My sweet little son, this human being who I've repeatedly asked to keep his fingers out of his nose, and his hands off the tv remote has just got into the tub and poured a can of Sprite over his head just because he wanted to know what it felt like. Children are experimental, but why do I feel the need to tell you only the good things he does? Let's admit it, in life, or in Mommyhood, none of us are the big P word.
I am not perfect. Never have I ever been, and never will I be.
Let's get right down to it, do I like being a Mom? Most days I would say no, but the moment I found out he was coming I made a commitment to him. This is the single longest relationship I have ever been in, with anything. I was 22 when he was born, but at 21, just as I was legal to drink I also had to decide if his life had a place in mine. His conception was a complete fluke accident, (not even kidding), that my OB nor Gretzky could have predicted. By the time the fear of wwwaahh set in I was sitting bare-assed on a thin piece of tissue paper in a clinic in California at lunch time saying to myself, what the actual fuck have I done?
Now he's fully formed, he can open cans and bottles, make sandwiches for himself, and can flip on the dishwasher. He is 4 going on 45, because he likes the fake morning coffee I make him and watching the CNN ticker with me. I love him, but the thought of spending every single day of my life talking about how perfect he is drives me crazy! I'll never be that kind of parent. Unlike this weekend, when I was away from him and wandering around at Big Lots excited to go on a girls night with my friends. I came across the toy aisles and noticed little army men in a bucket, at which point I had to hold back tears. I set off one of those toy blaster guns to jolt myself out of the emotional coma so I didn't look like the crazy lady crying in the toy aisle at Big Lots, which would have happened. This is the person that I am now, and while parts of me remain the same this one has changed.
Before you son, I was fun.
I used to stay up until 5 in the morning, then go to work, and take a 3 hours nap before I went out and repeated staying out all night again with my friends.
I could drink and dance pretty much anyone under the table.
I used to read entire books in one day, no matter how long the book, because I felt like it.
I used to go out on my own, to any store and look for hours without anyone asking me a single question.
I would drive, just for the hell of it, on long road trips because I wanted to get away and I could.
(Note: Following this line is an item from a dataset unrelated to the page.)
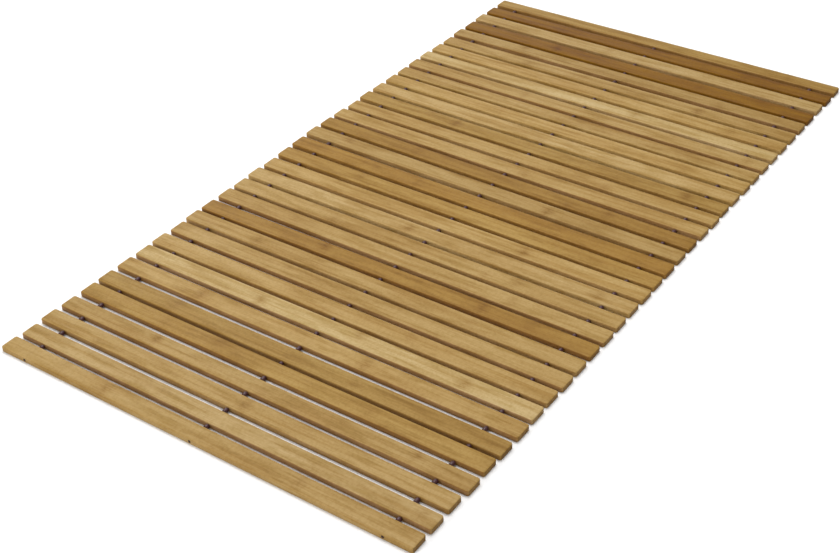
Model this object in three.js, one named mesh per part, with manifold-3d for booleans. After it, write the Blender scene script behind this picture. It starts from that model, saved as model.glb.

Now I fall asleep with you on one arm, (as it's falling asleep), and 15 pages of This Is Where I Leave You read because I've tried reading it earlier while you cleaned up Legos. Instead you insisted on playing 20 questions, when clearly you knew exactly where that towel went! (I love that about you.) Sometimes I just want to read my book in peace! Sometimes I just want to read, then go to bed, and not wake up until I'm actually ready to be awake.
As for you new parents, enjoy this time. Seriously! It's so beautiful because newborns pretty much stay where you put them, and if you want to watch reruns of Sex and the City, (not edited for E!) then you can. Feel free! Pretty much just binge watch, sleep, and nap with the baby. You will be close, and you also won't stay up like I did and almost drive yourself insane. Also workout, because it's good for you and you can do it at home, or just stay in sweatpants all day. I challenge you to just take care of yourself. Just do that for me right now, please, because I'm telling you pretty soon you won't be able to or you'll forget about it.
Also be reminded of this, you are not a super hero and no one expects you to be. We don't have to exchange pleasantries because eventually you're stroller will no longer be the shiny new Cadillac, and there's also the possibility you'll accidentally get shit all over your Skip Hop diaper bag. It happens! In fact, I hope it does because then you'll figure out how to correctly wash it. Right now I envy you, because you probably still like your pediatrician a lot, or maybe you're settling into a brand new house with Pottery Barn from floor to ceiling. In which case, I hate you intensely.
Just don't take it for granted. Let's discuss real things, and don't try and impress me. We have 17 more years of playgroups, graduations, and perfectly planned Pinterest birthdays to do that. Right now, let's revel in that we don't have Cheerios in our hair, and that I can still see the floorboard of my car.